Eastman Kodak, the bankrupt camera and printer maker, agreed on Monday to sell some assets from its Document Imaging business to Brother Industries in a $210 million cash deal.

The company said Brother will assume the deferred service revenue liability of the business, which amounted to $67 million as of the end of last year. The deal’s total price could change depending on certain adjustments at closing.

Kodak’s Document Imaging business offers scanners, capture software and services to enterprise customers.

Brother is a Japanese company that makes several types of printers, fax machines and sewing machines.

“This proposed sale is another key step in Kodak's path to emergence -- it moves us closer to realizing our strategic vision for Kodak's future,” Kodak Chairman and CEO Antonio Perez, said in a statement. “A sale to Brother, should they prevail, would represent an excellent outcome for Document Imaging's customers, partners and employees.”

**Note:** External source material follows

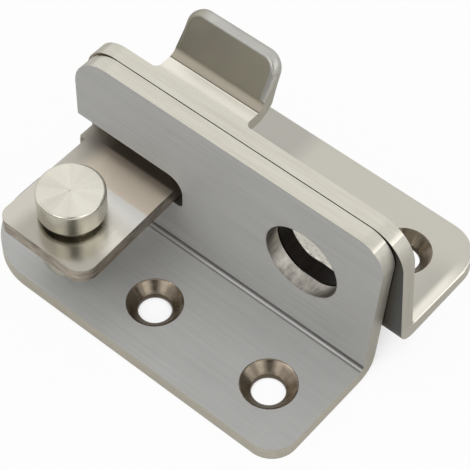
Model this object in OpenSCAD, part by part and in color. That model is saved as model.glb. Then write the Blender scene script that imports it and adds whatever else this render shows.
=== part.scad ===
// Padlockable slide bolt made from bent stainless sheet.
//
// Two angle plates stand back to back. The front bracket is screwed down. The bolt plate behind it
// slides along -X, carrying its tongue out of the open slot, and a padlock through both plates locks
// them. A turned knob and its collar clamp the tongue from both sides.
//
// Frame: X along the plates, Y backwards, Z up. The origin is midway between the front screws, on the
// face that the front flange rests on.

/* [Sheet] */
// Thickness of both plates
sheet_t = 2.7; // [2:0.1:3]
// Inside radius of the bends
bend_ri = 0.8; // [0.5:0.1:1.5]
// Running clearance between the two uprights
plate_gap = 0.35; // [0.3:0.05:0.6]
// Height of both uprights above the base
upright_h = 33.3; // [31:0.1:36]

/* [Screws] */
// Distance between the two screws of a flange
screw_pitch = 23.4; // [20:0.1:26]
// Diameter of the screw holes
screw_d = 5.5; // [4:0.1:6]
// Diameter of the countersinks, which are 90 degrees
sink_d = 9; // [8:0.1:10]

/* [Front bracket] */
// From the screw row to the face of the upright
face_y = 11.5; // [10:0.1:14]
// From the screw row to the front edge of the flange
flange_reach = 9.8; // [8:0.1:12]
// Left end of the flange
flange_left = -43.1; // [-46:0.1:-41]
// Right end of the flange
flange_right = 21.2; // [20:0.1:24]
// Left end of the upright
upright_left = -37.9; // [-40:0.1:-36]
// How much further right the upright reaches at its top
upright_flare = 1.3; // [0:0.1:2]
// Radius of the flange's front left corner
flange_left_r = 12; // [8:0.5:13]
// Radius of the flange's front right corner
flange_right_r = 4.7; // [2:0.1:6]

/* [Padlock] */
// Diameter of the padlock hole through both uprights
padlock_d = 13.5; // [8:0.1:14]
// Centre of the padlock hole along X
padlock_x = 7.9; // [4:0.1:10]
// Centre of the padlock hole above the base
padlock_z = 19; // [17:0.1:21]

/* [Slot] */
// Height of the slot's lower edge
slot_z = 12.3; // [11:0.1:12.3]
// Height of the slot's opening
slot_h = 6.3; // [5:0.1:7]
// Closed end of the slot
slot_end = -15.8; // [-16.5:0.1:-14]

/* [Bolt plate] */
// Height of the rear flange's underside
rear_flange_z = 9.4; // [6:0.1:11]
// From the rear upright's back face to the rear flange's edge
rear_flange_len = 20; // [18:0.1:24]
// From the rear upright's back face to the rear screw row
rear_screw_y = 10.5; // [9:0.1:12]
// Centre of the right rear screw
rear_screw_x = 15.7; // [14:0.1:17]
// Distance between the two rear screws
rear_screw_pitch = 44; // [40:0.5:46]
// Right end of the rear flange
rear_flange_right = 25.2; // [24:0.1:27]
// How much further left the rear upright ends at its top
rear_taper = 1.1; // [0:0.1:2]

/* [Tongue] */
// Left side of the tongue
tongue_left = -35.3; // [-36:0.1:-34]
// Right side of the tongue at its front end
tongue_right = -17; // [-18:0.1:-16.9]
// Clearance under the tongue in the slot
tongue_clear = 0.3; // [0.3:0.05:0.6]
// Front edge of the tongue
tongue_front = -10.2; // [-12:0.1:-9]

/* [Finger tab] */
// Left side of the finger tab
tab_left = -25.8; // [-28:0.1:-24]
// Width of the finger tab
tab_w = 17.6; // [14:0.1:20]
// From the rear upright's back face to the tab's bend
tab_reach = 4; // [3:0.1:8]
// Length of the tab, along its slope
tab_len = 8.7; // [6:0.1:14]
// How far the tab leans back from upright, in degrees
tab_lean = 27; // [0:1:35]
// Thickness of the tab, which is ground thinner than the sheet
tab_t = 2.4; // [1.8:0.1:2.7]
// Inside radius of the tab's bend
tab_ri = 2; // [0.5:0.1:3]

/* [Knob] */
// Axis of the knob along X
knob_x = -26.7; // [-28:0.1:-25]
// Axis of the knob along Y
knob_y = -2; // [-3:0.1:0]
// Diameter of the knob's head and of its collar
knob_d = 11.1; // [9:0.1:12]
// Height of the knob's head
knob_h = 4.7; // [3:0.1:7]
// Height of the neck between the head and the tongue
neck_h = 1; // [0.6:0.1:2]
// Diameter of the neck
neck_d = 8; // [7:0.1:9]
// Diameter of the shank through the tongue
shank_d = 6; // [4:0.1:6]
// Height of the collar under the tongue
collar_h = 7.6; // [4:0.1:9]

/* [Hidden] */
$fn = 96;
steel = [0.72, 0.71, 0.69];
turned_steel = [0.80, 0.79, 0.75];

fit_clear = 0.1;                      // the shank's clearance, all round
shank_grip = 5;                       // how deep the shank goes into the collar
edge_r = 0.5;                         // rounded edges of the turned pieces
dimple_d = 1.2;                       // centre mark on the knob's face
bend_ro = bend_ri + sheet_t;
sink_h = (sink_d - screw_d) / 2;
slot_r = 3;                           // upper inner corner of the slot
slot_low_r = 1;                       // lower inner corner of the slot
rear_y = face_y + sheet_t + plate_gap;
rear_back_y = rear_y + sheet_t;
tongue_z = slot_z + tongue_clear;
tongue_top = tongue_z + sheet_t;
tongue_root_left = tongue_left - 1.2; // the tongue is wider where it leaves the slot
tongue_root_right = tongue_right - 0.6;
root_front = face_y - 1.2;
rear_right = rear_flange_right - rear_taper;
eps = 0.01;

// A straight run along X of a profile drawn in the YZ plane.
module along_x(x0, x1) {
    translate([x0, 0, 0]) rotate([90, 0, 90]) linear_extrude(x1 - x0) children();
}

// A slab standing in the XZ plane, from y0 backwards, of an outline drawn in X and Z.
module standing(y0, depth) {
    translate([0, y0 + depth, 0]) rotate([90, 0, 0]) linear_extrude(depth) children();
}

// Cross section of a bent sheet: the upright's face is at 0, the flange reaches to -reach.
module bent_section(reach, height, t, ri, ro) {
    difference() {
        union() {
            translate([-reach, 0]) square([reach + t, t]);
            square([t, height]);
            translate([-ri, 0]) square([ri + t / 2, t + ri]);
        }
        translate([-ri, t + ri]) circle(ri);
        difference() {
            translate([t - ro, -1]) square([ro + 1, ro + 1]);
            translate([t - ro, ro]) circle(ro);
        }
    }
}

// Screw hole with its countersink, for a flange whose underside is at z0.
module screw_hole(x, y, z0) {
    translate([x, y, z0 - 1]) cylinder(h = sheet_t + 2, d = screw_d);
    translate([x, y, z0 + sheet_t - sink_h])
        cylinder(h = sink_h + eps, d1 = screw_d, d2 = sink_d + 2 * eps);
}

module padlock_hole() {
    translate([padlock_x, face_y - 1, padlock_z]) rotate([-90, 0, 0])
        cylinder(h = rear_back_y - face_y + 2, d = padlock_d);
}

// Outline of an upright: its lower end is flat and runs from x0 to x1, and its top ends at x2.
module upright_outline(x0, x1, x2, z0, left_r, right_r) {
    hull() {
        translate([x0, z0]) square([x1 - x0, eps]);
        translate([x0 + left_r, upright_h - left_r]) circle(left_r);
        translate([x2 - right_r, upright_h - right_r]) circle(right_r);
    }
}

// Outline of the front flange. It is wider than the bend, whose blank starts at its back edge.
module front_flange_outline() {
    back_y = face_y - bend_ri;
    back_r = 5;
    hull() {
        translate([flange_left + flange_left_r, flange_left_r - flange_reach]) circle(flange_left_r);
        translate([flange_right - flange_right_r, flange_right_r - flange_reach])
            circle(flange_right_r);
        translate([flange_left + back_r, back_y - back_r]) circle(back_r);
        translate([flange_right - 1, back_y - 1]) square(1);
    }
    translate([upright_left, 0]) square([flange_right - upright_left, face_y + bend_ro]);
}

// Slot for the tongue, open at the upright's left end.
module slot() {
    len = slot_end - upright_left + 1;
    standing(face_y - 1, sheet_t + 2) translate([upright_left - 1, slot_z]) difference() {
        square([len, slot_h]);
        difference() {
            translate([len - slot_r, slot_h - slot_r]) square(slot_r + 1);
            translate([len - slot_r, slot_h - slot_r]) circle(slot_r);
        }
        difference() {
            translate([len - slot_low_r, -1]) square(slot_low_r + 1);
            translate([len - slot_low_r, slot_low_r]) circle(slot_low_r);
        }
    }
}

module front_bracket() {
    color(steel) difference() {
        intersection() {
            along_x(flange_left - 1, flange_right + 3) translate([face_y, 0])
                bent_section(face_y + flange_reach + 1, upright_h, sheet_t, bend_ri, bend_ro);
            union() {
                linear_extrude(sheet_t + bend_ri) front_flange_outline();
                standing(face_y - bend_ri, sheet_t + bend_ri + 1)
                    upright_outline(upright_left, flange_right, flange_right + upright_flare,
                                    sheet_t + bend_ri - eps, 7, 5);
            }
        }
        for (side = [-1, 1]) screw_hole(side * screw_pitch / 2, 0, 0);
        padlock_hole();
        slot();
    }
}

// Rear upright and flange, bent backwards.
module rear_angle() {
    flange_r = 6.3;
    depth = rear_flange_len + sheet_t;
    width = rear_flange_right - upright_left;
    intersection() {
        along_x(upright_left - 1, rear_flange_right + 1) translate([rear_back_y, rear_flange_z])
            mirror([1, 0]) bent_section(rear_flange_len + 1, upright_h - rear_flange_z, sheet_t,
                                        bend_ri, bend_ro);
        union() {
            translate([upright_left, rear_y, rear_flange_z]) linear_extrude(sheet_t + bend_ri) hull() {
                square([width, 1]);
                for (x = [flange_r, width - flange_r]) translate([x, depth - flange_r]) circle(flange_r);
            }
            standing(rear_y - 1, sheet_t + bend_ri + 1)
                upright_outline(upright_left, rear_flange_right, rear_right,
                                rear_flange_z + sheet_t + bend_ri - eps, 6, 6.5);
        }
    }
}

// Tongue, welded to the front of the rear upright with a small fillet above it.
module tongue() {
    front_left_r = 2.3;
    front_right_r = 3;
    root_w = tongue_root_right - tongue_root_left;
    translate([0, 0, tongue_z]) linear_extrude(sheet_t) {
        hull() {
            translate([tongue_left + front_left_r, tongue_front + front_left_r]) circle(front_left_r);
            translate([tongue_right - front_right_r, tongue_front + front_right_r])
                circle(front_right_r);
            translate([tongue_left, root_front]) square([tongue_root_right - tongue_left, 1]);
        }
        translate([tongue_root_left, root_front]) square([root_w, rear_y + sheet_t / 2 - root_front]);
    }
    along_x(tongue_root_left, tongue_root_right) translate([rear_y, tongue_top]) difference() {
        translate([-bend_ri, -eps]) square(bend_ri + eps);
        translate([-bend_ri, bend_ri]) circle(bend_ri);
    }
}

// Profile of the tab in the YZ plane: a shelf that ends at 0, a bend and a blade that leans back.
module tab_profile(reach, len, t, ri, lean) {
    c = ri * tan((90 - lean) / 2);
    far = 3 * (ri + t);
    translate([-reach, -t]) square([reach - c + eps, t]);
    rotate(-lean) translate([0, c - eps]) square([t, len - c + eps]);
    translate([-c, ri]) intersection() {
        difference() {
            circle(ri + t);
            circle(ri);
        }
        polygon([[0, 0], for (a = [-90, -45 - lean / 2, -lean]) far * [cos(a), sin(a)]]);
    }
}

// Finger tab, on a shelf that is level with the top of the rear upright.
module finger_tab() {
    top_r = 3;
    bend_y = rear_back_y + tab_reach;
    intersection() {
        along_x(tab_left, tab_left + tab_w) translate([bend_y, upright_h])
            tab_profile(tab_reach + 1, tab_len, tab_t, tab_ri, tab_lean);
        translate([0, bend_y, upright_h]) rotate([-tab_lean, 0, 0]) standing(-3 * tab_reach, 6 * tab_reach)
            hull() {
                translate([tab_left, -3 * tab_reach]) square([tab_w, 1]);
                for (x = [tab_left + top_r, tab_left + tab_w - top_r])
                    translate([x, tab_len - top_r]) circle(top_r);
            }
    }
    // small fillets where the shelf meets the upright
    translate([0, rear_back_y, upright_h - tab_t]) linear_extrude(tab_t) difference() {
        translate([tab_left - 1, -eps]) square([tab_w + 2, 1 + eps]);
        for (x = [tab_left - 1, tab_left + tab_w + 1]) translate([x, 1]) circle(1);
    }
}

module bolt_plate() {
    color(steel) difference() {
        union() {
            rear_angle();
            tongue();
            finger_tab();
        }
        for (x = [rear_screw_x, rear_screw_x - rear_screw_pitch])
            screw_hole(x, rear_back_y + rear_screw_y, rear_flange_z);
        padlock_hole();
        translate([knob_x, knob_y, tongue_z - 1])
            cylinder(h = sheet_t + 2, d = shank_d + 2 * fit_clear);
    }
}

// Half profile of a turned disc with rounded edges, standing on the axis.
module turned_disc(d, h) {
    r = d / 2;
    square([r - edge_r, h]);
    translate([0, edge_r]) square([r, h - 2 * edge_r]);
    for (z = [edge_r, h - edge_r]) translate([r - edge_r, z]) circle(edge_r);
}

module knob() {
    head_z = tongue_top + neck_h;
    color(turned_steel) translate([knob_x, knob_y, 0]) difference() {
        rotate_extrude() intersection() {
            union() {
                translate([0, head_z]) turned_disc(knob_d, knob_h);
                translate([0, tongue_top]) square([neck_d / 2, neck_h + edge_r]);
                translate([0, tongue_z - shank_grip])
                    square([shank_d / 2, shank_grip + sheet_t + eps]);
            }
            translate([0, -50]) square([knob_d, 100]);
        }
        translate([0, 0, head_z + knob_h - 0.3]) cylinder(h = 0.3 + eps, d1 = 0.2, d2 = dimple_d);
    }
}

module knob_collar() {
    color(turned_steel) translate([knob_x, knob_y, tongue_z - collar_h]) difference() {
        rotate_extrude() intersection() {
            turned_disc(knob_d, collar_h);
            translate([0, -1]) square([knob_d, collar_h + 2]);
        }
        translate([0, 0, collar_h - shank_grip - 0.5])
            cylinder(h = shank_grip + 1, d = shank_d + 2 * fit_clear);
    }
}

front_bracket();
bolt_plate();
knob();
knob_collar();
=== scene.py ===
# %% [markdown]
# # A padlockable slide bolt, finished in brushed stainless steel
#
# The latch is two bent plates back to back, with a turned knob clamped through the tongue of the
# rear one. The CAD frame gives every piece its exact shape and place. This lesson gives each piece
# what a drawing leaves out: edges that were broken with a file, the long scratches of the brushing
# belt, the rings of the lathe, and light that lets steel look like steel.

# %% Load the frame
import math

import bmesh
import bpy
from mathutils import Matrix, Vector


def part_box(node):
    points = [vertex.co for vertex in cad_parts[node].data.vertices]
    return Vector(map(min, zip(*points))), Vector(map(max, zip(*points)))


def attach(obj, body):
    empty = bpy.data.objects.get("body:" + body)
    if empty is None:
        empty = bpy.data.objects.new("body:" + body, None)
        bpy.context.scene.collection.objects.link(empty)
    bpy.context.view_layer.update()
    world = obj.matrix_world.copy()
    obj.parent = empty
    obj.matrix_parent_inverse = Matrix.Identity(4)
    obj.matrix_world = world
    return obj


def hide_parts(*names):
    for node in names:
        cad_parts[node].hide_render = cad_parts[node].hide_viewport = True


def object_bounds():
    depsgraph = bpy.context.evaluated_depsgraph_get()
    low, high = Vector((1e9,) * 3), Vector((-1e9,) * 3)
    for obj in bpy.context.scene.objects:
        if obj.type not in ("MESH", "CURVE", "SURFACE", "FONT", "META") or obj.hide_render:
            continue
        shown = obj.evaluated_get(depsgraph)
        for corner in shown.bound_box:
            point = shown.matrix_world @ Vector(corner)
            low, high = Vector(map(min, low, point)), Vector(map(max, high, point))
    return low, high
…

The deal is subject to U.S. Bankruptcy Court approval at a hearing in late April. Kodak said it is targeting final court approval of its transaction in June.

Kodak added that it has a “marketing period” during which it can seek a better offer for its Document Imaging business.

“Kodak Document Imaging has a long history of innovation in the scanning and document field and is a natural fit for Brother,” Toshikazu Koike, president of Brother Industries, said in a separate statement.

Earlier this year, Kodak kicked off its plan to exit Chapter 11 when it sold digital-imaging patents for $527 million, less than what the company had hoped to receive. The company also settled patent litigation to keep its reorganization moving forward.

Rochester, N.Y.-based Kodak, which filed for Chapter 11 protection in January 2012, is aiming to emerge from bankruptcy in September.